Why do we need bees?
Bees are a vital part of most ecosystems. Avid conservationist Peitrantonia Costrini explains, “the bees’ body collects the energy-rich nectar and protein pollen grains by its electrostatic forces, that allows it to stick to the hairs of her body. When she visits the next flower, some of the pollen rubs off – this is known as cross-pollination. This vitally important process leads to greater genetic diversity in plants and also helps to increase the harvest number and fruit size of a plant bearing fruit”. This helps the animals within those ecosystems as it provides them with food, but it is also essential to human food production too. As our population begins to grow, it is essential that we protect the bees as they are the backbone of our food production – no bees, no food. We take the beautiful flower meadows and gorgeous wildlife we see on our walking holidays, trips to the park and countryside jaunts for granted, but the truth is, this will all diminish if we neglect our bee population.
It is acknowledged that the bee population is in trouble. There is growing public concern over the rapid decline in numbers of bees globally. There are many contributors to the decline of the bees, and sadly a lot of those are instigated by human ignorance.
Firstly – The decline in bees is a biproduct of climate change. They rely on climate cues to know when spring has arrived. The freak weather we have experienced throughout recent years has masked the bees’ ability to recognise when they should come out of hibernation. Secondly – Loss of habitat. Human destruction such as deforestation is having a huge impact on the bees’ habitat as it reduces the number of plants and the green space to pollinate. Thirdly – Toxic pesticides. The pesticides we use to kill insects that damage our plants can also have a huge impact on the bees too. Pesticides are poisonous, so whilst you are solving one problem, a much more serious one is occurring as a result.

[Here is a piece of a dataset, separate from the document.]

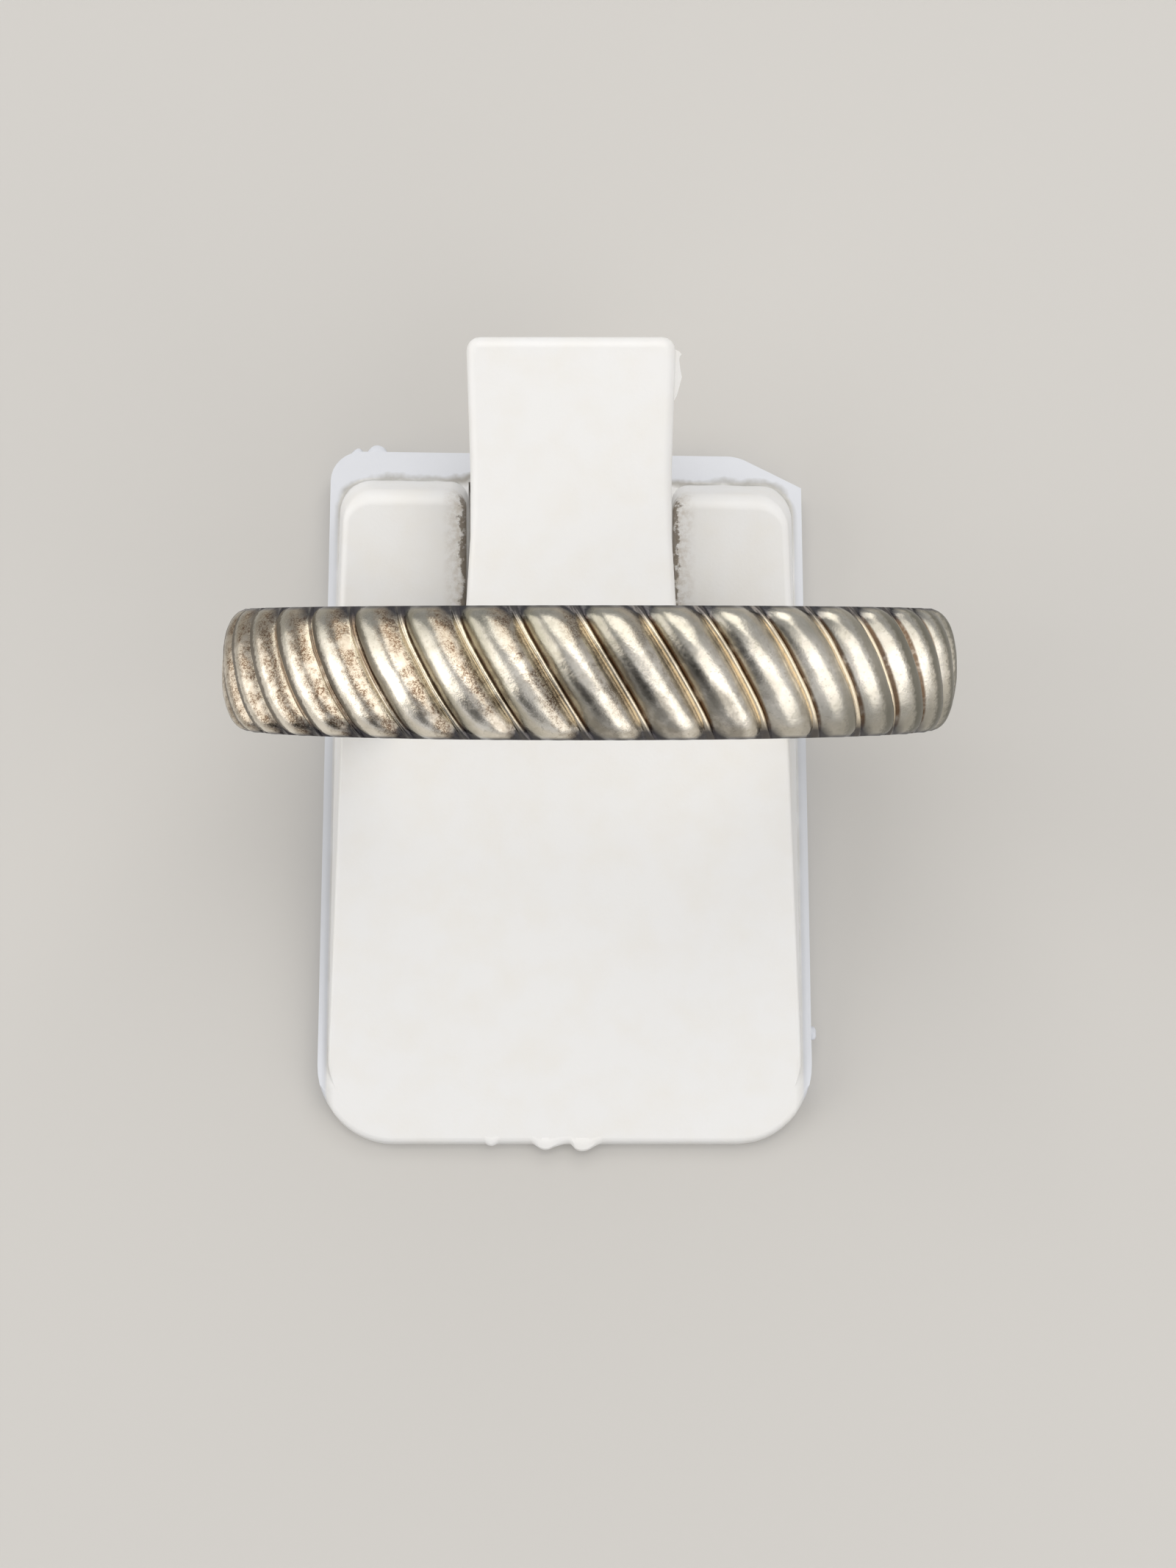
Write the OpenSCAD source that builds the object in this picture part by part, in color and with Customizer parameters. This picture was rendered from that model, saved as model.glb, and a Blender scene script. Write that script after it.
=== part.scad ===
// A rope-twist band ring on the one-piece plastic stand that displays it, in millimetres.
// The origin is on the surface below the middle of the whole, +X right, +Y back, +Z up.

/* [Band ring] */
// Inside diameter of the band, the finger size
ring_bore = 17; // [16.7:0.1:17.1]
// Outside diameter, over the rope ribs
ring_outer = 20.5; // [20.2:0.1:20.6]
// Width of the band, along the finger
band_w = 3.3; // [2.8:0.1:3.4]
// How far the band under the ribs falls away at its two edges
band_crown = 0.42; // [0.3:0.02:0.5]
// Number of rope ribs round the band
rib_count = 38; // [34:1:40]
// Height of a rib above the grooves beside it
rib_h = 0.38; // [0.25:0.01:0.45]
// Share of that height that a rib loses at the band's edge, where it runs out
rib_fade = 0.75; // [0.4:0.05:0.9]
// Slant of the ribs from the line of the finger, in degrees
rib_slant = 32; // [20:1:40]
// Angle of one groove from the top of the band, towards +X, in degrees
rib_start = -5.25; // [-9:0.25:9]
// Softening of the band's two inside edges
bore_ease = 0.2; // [0.1:0.05:0.3]

/* [Seat of the ring] */
// Lean of the ring's line of finger, and of the ramp and tongue along it, in degrees
lean = 17; // [16:0.5:18]
// Height of the ring's centre
ring_z = 10.9; // [10.9:0.05:11.2]
// Place of the ring's centre from front to back
ring_y = -0.07; // [-0.2:0.01:0.2]
// How far the ring has slid to the right of the stand's middle
ring_slide = 0.75; // [0.5:0.05:0.8]

/* [Stand, foot and ramp] */
// Width of the foot
foot_w = 15.1; // [14.9:0.05:15.6]
// Place of the foot's front edge
foot_front = -11.75; // [-12:0.05:-11.5]
// Length of the foot from front to back
foot_l = 22.1; // [21.9:0.1:22.6]
// Thickness of the foot's rim
foot_t = 1; // [0.8:0.05:1.05]
// Radius of the two front corners
front_r = 2.3; // [1.8:0.1:2.8]
// Radius of the left back corner
back_r = 1; // [0.8:0.1:1.4]
// Trimmed right back corner, along the back edge
back_trim_w = 2; // [1:0.1:2.4]
// Trimmed right back corner, along the side
back_trim_l = 1.05; // [0.6:0.05:1.2]
// Width of the rim that shows beside the ramp and the pads
side_rim = 0.31; // [0.2:0.01:0.4]
// Lean of the side walls, so that the moulding leaves its mould, in degrees
wall_draft = 8.4; // [4:0.2:10]

/* [Stand, tongue and pads] */
// Depth of the ramp's and the tongue's top face below the ring's centre
tongue_drop = 6.45; // [6.35:0.05:6.45]
// Thickness of the tongue
tongue_t = 1.05; // [0.9:0.05:1.05]
// Width of the tongue at its root, under the ring
root_w = 6.6; // [6.3:0.05:6.6]
// Width of the tongue at its narrowest
waist_w = 6.1; // [5.8:0.05:6.2]
// Width of the tongue at its tip
tip_w = 6.35; // [6.2:0.05:6.5]
// Reach of the tongue past the ring's centre
tongue_reach = 10.05; // [9:0.05:11]
// Trimmed corners of the tongue's tip, across it
tip_trim_w = 0.4; // [0.2:0.05:0.6]
// Trimmed corners of the tongue's tip, along it
tip_trim_l = 0.26; // [0.1:0.02:0.4]
// How far the tongue sits to the right of the stand's middle
tongue_shift = 0.2; // [0:0.02:0.2]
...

What is being done to help?
Thankfully, the declining bee population is becoming an acknowledged issue, with companies as well as individuals taking matters into their own hands. An incredible example of this work is Exodus Travels and their partnership with Rewilding Europe. Rewilding Europe is a non-profit organisation based in the Netherlands and their sole focus is to “restore our nature’s ecosystems and biodiversity, for wildlife to return and thrive”. Exodus Travels have developed an incredible project that aims to “rewild 100 square meters of the Italian Apennines for every one of our [their] passengers”. As a result of this project, biodiversity will be increased once again, natural ecosystems will strengthen, wildlife will be protected, and carbon will be absorbed – tackling climate change. These factors will all contribute to the protection of bees and, as a result, the bees will continue to pollinate and expand this healthy environment. This innovative project will hopefully pave the way for companies to follow, and positive movement to a healthy world (particularly for the bees) can be achieved.
What can you do to help?
If this has grabbed your attention and you feel you would like to help save the bees from the comfort of your own home, then here are some great ideas to get your started.

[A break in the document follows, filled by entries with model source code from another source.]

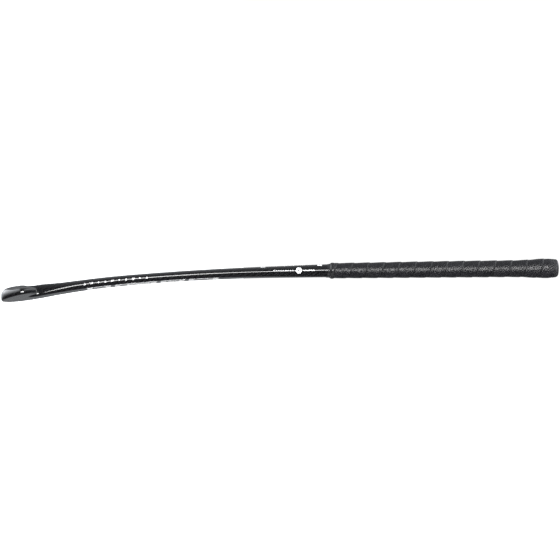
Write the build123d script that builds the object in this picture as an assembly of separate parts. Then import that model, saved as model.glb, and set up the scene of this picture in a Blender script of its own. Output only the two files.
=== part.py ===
"""Field hockey stick, adult size, built up in layers as a moulded composite stick is.

Millimetres. +Z runs up the handle, +X is the side that plays the ball, the toe points to -Y.
The sole of the head touches z = 0, the butt cap is the top end, and the origin is under the
middle of the stick's outline. The shape is drawn with the handle's middle plane at y = 0 and
moved there at the end.
"""

import os
from math import cos, radians, sin, sqrt, tan

from build123d import *

# ---------------------------------------------------------------- overall shape
LENGTH = 952.5             # 37.5 inches, sole to butt
LAMINATE_TOP_Z = 944.0     # the laminate tube is sawn off here, under the cap

HOOK_RADIUS = 38.0         # centre line of the hook
HOOK_HALF_WIDTH = 23.0
HOOK_CENTRE_Z = HOOK_RADIUS + HOOK_HALF_WIDTH
TOE_TURN = 158.0           # degrees the hook turns before the toe rounds off
TOE_ROUND = 16.0           # length over which the toe rounds off
HEEL_THICKNESS = 21.3
SOLE_THICKNESS = 22.2      # at the bottom of the hook
TOE_THICKNESS = 12.5       # where the toe starts to round off
SOLE_TURN = 90.0           # degrees round the hook to the sole
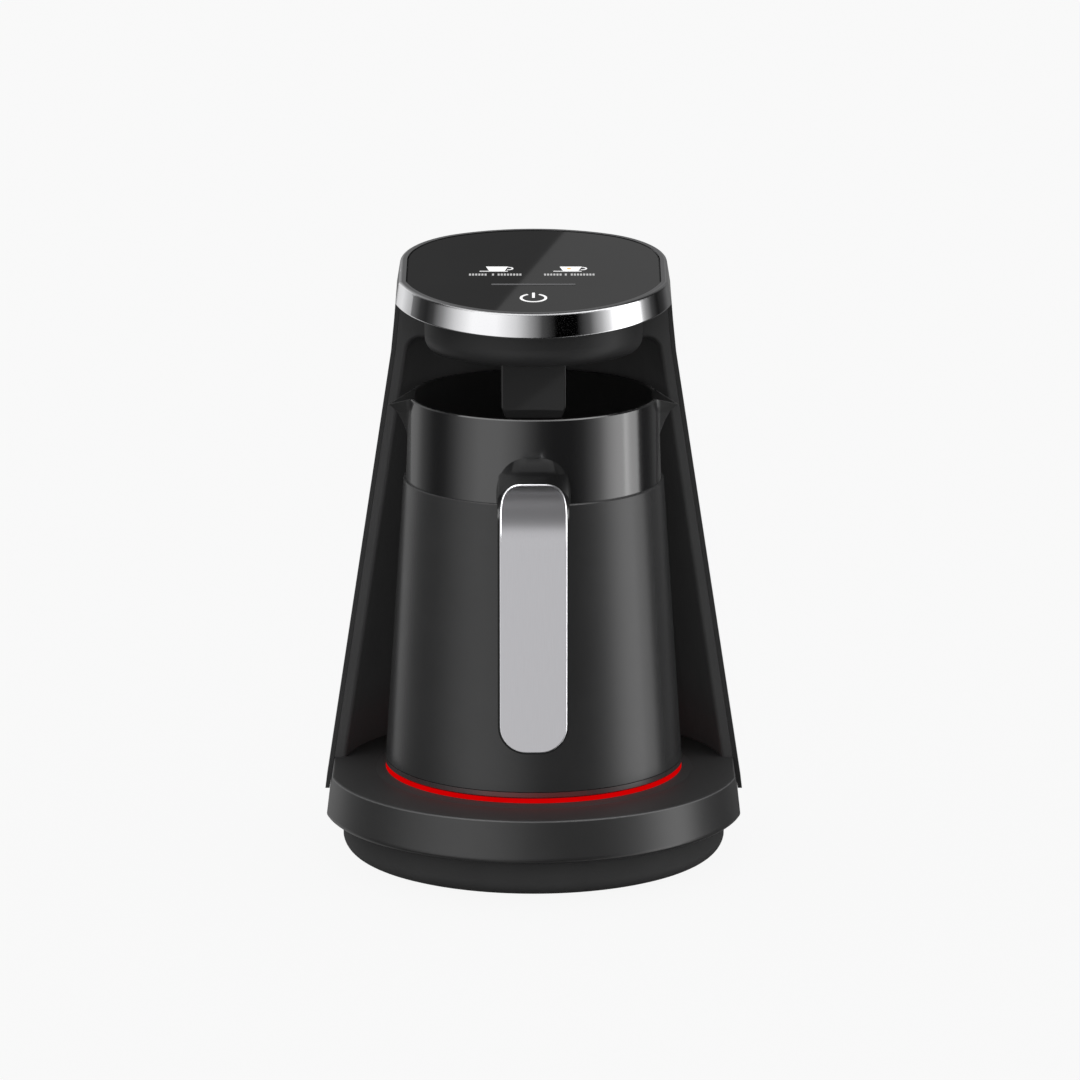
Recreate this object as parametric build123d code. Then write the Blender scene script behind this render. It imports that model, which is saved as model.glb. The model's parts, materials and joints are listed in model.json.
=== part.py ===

Plant a bee garden – Planting a bee garden is a beautiful and valuable way to ensure the bees in your garden have a safe home. All you need is a variety of pollen-rich plants and the bees will do the rest.
Ban the chemicals – Pesticides and other chemicals can be extremely harmful to bees, so avoid using these in your garden. Instead, use natural solutions that won’t harm the bee population.
Create a bee bath – You may already have one, (in which case, you are one step ahead), but by filling a shallow bird bath with clean water and smooth pebbles, the bees will land on the pebbles and enjoy a long drink after a day’s pollination.